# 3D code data
○ ○ ○ ○ ○ ○ ○

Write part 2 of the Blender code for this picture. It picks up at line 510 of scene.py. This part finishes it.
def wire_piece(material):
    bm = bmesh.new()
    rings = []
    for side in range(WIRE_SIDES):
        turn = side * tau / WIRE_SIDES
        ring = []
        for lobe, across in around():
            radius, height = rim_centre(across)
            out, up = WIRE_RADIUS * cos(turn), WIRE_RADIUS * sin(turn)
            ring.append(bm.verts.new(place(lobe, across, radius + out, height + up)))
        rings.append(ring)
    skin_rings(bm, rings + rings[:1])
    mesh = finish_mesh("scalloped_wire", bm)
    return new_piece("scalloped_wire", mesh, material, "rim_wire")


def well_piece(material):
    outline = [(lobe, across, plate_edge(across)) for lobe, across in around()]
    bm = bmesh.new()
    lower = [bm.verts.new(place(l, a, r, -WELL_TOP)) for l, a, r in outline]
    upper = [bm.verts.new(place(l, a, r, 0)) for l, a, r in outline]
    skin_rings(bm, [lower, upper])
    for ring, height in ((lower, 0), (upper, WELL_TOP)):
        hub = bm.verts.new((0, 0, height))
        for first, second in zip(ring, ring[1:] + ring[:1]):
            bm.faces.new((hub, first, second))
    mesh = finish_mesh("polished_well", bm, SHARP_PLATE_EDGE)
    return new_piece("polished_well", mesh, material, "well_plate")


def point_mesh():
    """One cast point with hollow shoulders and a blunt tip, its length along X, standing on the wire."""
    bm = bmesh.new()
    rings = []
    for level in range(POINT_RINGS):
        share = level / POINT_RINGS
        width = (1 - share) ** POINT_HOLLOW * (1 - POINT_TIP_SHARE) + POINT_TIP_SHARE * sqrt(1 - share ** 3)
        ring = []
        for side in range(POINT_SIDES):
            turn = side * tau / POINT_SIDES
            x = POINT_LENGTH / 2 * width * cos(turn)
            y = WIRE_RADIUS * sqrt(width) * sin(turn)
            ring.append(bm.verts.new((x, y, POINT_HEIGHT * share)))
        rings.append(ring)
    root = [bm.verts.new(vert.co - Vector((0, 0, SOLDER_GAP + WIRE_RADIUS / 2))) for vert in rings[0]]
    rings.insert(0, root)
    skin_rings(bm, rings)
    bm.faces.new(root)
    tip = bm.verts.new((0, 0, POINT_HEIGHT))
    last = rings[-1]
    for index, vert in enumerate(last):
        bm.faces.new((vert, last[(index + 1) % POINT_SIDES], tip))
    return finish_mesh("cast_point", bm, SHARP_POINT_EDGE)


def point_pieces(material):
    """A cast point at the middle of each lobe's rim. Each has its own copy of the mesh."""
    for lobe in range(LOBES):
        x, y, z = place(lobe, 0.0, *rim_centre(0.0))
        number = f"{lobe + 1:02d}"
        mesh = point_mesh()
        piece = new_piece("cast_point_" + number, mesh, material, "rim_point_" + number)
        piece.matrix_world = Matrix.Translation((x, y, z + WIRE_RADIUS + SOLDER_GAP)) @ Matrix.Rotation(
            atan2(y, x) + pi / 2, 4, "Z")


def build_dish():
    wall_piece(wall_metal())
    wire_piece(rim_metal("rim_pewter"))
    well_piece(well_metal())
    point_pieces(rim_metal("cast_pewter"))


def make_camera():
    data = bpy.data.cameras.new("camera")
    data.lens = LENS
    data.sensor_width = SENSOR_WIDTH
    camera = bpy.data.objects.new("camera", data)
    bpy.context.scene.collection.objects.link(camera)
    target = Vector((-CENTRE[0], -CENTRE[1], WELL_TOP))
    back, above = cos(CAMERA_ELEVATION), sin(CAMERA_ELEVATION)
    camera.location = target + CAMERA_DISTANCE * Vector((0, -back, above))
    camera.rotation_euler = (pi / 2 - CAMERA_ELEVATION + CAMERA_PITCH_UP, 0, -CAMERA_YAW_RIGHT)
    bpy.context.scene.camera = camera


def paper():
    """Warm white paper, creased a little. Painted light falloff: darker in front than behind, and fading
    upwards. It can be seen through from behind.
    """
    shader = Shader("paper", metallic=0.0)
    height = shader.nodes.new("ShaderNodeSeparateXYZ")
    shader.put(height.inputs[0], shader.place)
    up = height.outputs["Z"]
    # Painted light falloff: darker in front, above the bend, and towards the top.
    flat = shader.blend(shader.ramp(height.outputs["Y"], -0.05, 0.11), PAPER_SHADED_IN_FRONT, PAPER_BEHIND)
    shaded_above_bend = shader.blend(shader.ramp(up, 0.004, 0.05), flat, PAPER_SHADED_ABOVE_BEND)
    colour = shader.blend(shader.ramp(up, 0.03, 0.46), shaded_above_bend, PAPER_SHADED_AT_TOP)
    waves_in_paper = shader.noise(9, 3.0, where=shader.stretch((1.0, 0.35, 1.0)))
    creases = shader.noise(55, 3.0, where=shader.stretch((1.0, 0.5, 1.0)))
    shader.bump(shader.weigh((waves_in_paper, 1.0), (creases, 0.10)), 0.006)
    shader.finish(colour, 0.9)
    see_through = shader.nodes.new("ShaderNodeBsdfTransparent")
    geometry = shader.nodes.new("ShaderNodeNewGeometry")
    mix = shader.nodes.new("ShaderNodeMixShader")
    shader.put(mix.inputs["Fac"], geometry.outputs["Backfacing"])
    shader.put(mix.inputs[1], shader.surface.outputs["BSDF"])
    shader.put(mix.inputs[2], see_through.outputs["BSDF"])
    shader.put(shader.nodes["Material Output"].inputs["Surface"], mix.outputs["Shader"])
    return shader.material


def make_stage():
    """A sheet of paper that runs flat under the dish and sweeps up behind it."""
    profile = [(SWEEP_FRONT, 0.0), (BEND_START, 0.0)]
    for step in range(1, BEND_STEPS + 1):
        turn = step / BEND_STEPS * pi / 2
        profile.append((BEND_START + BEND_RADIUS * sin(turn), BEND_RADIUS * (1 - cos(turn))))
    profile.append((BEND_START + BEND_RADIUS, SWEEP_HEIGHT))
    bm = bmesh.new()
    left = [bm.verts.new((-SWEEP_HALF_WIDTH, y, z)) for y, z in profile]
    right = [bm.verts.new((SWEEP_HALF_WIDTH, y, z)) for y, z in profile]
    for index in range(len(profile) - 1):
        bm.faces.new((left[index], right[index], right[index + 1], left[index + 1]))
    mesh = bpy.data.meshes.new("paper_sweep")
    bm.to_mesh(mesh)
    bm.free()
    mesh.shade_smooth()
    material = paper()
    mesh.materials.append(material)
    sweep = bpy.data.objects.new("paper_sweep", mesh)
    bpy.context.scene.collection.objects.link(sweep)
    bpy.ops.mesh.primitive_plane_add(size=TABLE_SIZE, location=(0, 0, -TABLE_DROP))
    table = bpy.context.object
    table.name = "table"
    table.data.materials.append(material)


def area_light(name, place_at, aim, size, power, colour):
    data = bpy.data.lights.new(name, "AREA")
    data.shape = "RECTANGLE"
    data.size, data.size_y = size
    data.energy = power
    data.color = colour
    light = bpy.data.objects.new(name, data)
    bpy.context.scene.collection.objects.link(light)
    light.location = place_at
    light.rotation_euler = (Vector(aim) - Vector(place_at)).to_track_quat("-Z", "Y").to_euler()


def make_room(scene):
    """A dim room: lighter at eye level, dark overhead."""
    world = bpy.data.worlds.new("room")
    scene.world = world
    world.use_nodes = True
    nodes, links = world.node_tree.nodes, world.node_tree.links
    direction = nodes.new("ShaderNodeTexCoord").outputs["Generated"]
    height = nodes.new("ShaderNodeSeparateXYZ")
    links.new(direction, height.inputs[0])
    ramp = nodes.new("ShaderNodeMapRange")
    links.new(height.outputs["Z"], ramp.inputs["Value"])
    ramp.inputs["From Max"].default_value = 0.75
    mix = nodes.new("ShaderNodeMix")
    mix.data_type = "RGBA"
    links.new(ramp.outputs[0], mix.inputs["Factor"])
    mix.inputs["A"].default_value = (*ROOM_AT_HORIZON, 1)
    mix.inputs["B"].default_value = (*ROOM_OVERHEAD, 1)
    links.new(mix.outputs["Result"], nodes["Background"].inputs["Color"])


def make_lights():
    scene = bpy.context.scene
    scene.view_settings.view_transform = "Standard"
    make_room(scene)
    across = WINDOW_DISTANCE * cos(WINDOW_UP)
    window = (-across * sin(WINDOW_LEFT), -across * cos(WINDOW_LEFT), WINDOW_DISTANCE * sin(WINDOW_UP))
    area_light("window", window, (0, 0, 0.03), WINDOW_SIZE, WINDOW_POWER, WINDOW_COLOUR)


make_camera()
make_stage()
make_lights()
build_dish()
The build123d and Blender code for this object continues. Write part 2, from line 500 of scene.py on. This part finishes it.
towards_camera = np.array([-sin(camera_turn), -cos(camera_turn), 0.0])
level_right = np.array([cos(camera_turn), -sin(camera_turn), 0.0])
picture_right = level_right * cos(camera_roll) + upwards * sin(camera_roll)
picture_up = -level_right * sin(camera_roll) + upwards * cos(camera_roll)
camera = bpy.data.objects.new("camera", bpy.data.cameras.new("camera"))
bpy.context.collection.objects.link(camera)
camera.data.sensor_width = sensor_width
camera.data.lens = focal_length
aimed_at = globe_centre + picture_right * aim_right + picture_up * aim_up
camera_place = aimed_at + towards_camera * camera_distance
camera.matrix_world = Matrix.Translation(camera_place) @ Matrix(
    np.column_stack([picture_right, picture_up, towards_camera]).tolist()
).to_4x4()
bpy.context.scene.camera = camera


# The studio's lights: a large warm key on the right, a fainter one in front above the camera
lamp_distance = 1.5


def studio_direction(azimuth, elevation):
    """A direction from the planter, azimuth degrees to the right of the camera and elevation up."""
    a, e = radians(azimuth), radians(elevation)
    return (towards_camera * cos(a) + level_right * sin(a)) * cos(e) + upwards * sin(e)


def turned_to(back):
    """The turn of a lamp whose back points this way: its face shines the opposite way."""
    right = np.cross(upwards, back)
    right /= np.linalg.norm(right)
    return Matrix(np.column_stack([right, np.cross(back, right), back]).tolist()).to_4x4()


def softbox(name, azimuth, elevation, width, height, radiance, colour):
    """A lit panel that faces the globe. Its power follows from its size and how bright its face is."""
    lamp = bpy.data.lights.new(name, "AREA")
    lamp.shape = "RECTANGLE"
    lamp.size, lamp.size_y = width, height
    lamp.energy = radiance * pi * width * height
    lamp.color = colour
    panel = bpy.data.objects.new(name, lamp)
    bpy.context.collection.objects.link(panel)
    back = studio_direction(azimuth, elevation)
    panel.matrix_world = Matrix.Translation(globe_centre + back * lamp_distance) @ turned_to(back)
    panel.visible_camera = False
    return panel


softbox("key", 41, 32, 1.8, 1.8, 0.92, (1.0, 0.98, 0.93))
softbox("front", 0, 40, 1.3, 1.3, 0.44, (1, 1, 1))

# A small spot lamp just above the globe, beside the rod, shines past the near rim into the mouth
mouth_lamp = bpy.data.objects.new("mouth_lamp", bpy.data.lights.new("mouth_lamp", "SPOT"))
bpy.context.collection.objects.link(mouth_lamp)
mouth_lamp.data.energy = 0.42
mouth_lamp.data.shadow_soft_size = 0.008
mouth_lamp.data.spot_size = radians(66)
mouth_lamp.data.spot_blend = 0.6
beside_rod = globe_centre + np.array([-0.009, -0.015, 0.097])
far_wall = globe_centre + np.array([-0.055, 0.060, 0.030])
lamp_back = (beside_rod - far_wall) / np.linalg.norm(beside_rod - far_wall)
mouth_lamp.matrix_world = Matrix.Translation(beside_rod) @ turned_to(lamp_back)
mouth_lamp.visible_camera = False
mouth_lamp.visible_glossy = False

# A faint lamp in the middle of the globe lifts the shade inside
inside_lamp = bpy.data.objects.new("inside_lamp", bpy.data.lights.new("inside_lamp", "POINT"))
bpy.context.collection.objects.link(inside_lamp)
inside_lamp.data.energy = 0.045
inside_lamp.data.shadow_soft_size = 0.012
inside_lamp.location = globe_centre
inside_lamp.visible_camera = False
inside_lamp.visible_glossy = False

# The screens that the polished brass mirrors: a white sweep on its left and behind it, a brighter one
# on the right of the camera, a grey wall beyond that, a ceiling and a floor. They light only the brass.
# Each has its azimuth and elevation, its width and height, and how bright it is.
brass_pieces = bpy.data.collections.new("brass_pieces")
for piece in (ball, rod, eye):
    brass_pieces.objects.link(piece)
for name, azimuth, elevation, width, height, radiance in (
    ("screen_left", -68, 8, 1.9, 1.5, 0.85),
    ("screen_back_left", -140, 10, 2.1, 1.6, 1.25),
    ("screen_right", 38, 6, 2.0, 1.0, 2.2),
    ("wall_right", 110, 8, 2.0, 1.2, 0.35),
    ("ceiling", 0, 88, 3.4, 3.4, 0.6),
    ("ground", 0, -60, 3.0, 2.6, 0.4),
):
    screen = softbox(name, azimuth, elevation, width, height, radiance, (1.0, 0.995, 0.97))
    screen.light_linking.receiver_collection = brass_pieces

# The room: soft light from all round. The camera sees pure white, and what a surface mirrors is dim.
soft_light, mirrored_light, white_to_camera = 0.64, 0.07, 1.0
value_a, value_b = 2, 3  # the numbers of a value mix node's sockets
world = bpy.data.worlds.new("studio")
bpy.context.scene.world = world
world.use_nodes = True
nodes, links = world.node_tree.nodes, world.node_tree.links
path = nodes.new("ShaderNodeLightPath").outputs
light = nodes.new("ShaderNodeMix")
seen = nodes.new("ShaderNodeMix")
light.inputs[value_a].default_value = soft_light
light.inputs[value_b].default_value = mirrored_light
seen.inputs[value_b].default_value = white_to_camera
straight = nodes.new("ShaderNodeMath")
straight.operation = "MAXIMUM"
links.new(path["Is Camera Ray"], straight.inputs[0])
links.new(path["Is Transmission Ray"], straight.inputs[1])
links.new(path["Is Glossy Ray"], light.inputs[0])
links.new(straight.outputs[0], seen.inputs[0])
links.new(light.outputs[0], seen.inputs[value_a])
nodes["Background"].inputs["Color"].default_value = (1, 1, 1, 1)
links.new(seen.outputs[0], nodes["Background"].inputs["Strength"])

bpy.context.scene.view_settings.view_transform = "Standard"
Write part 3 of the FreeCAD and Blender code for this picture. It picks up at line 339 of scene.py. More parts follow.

○ ○ ○ ○ ○ ○ ○

# What this task involves
Gather every line containing the word "picks" and copy it.

# Result of this task
Write part 2 of the Blender code for this picture. It picks up at line 510 of scene.py. This part finishes it.
Write part 3 of the FreeCAD and Blender code for this picture. It picks up at line 339 of scene.py. More parts follow.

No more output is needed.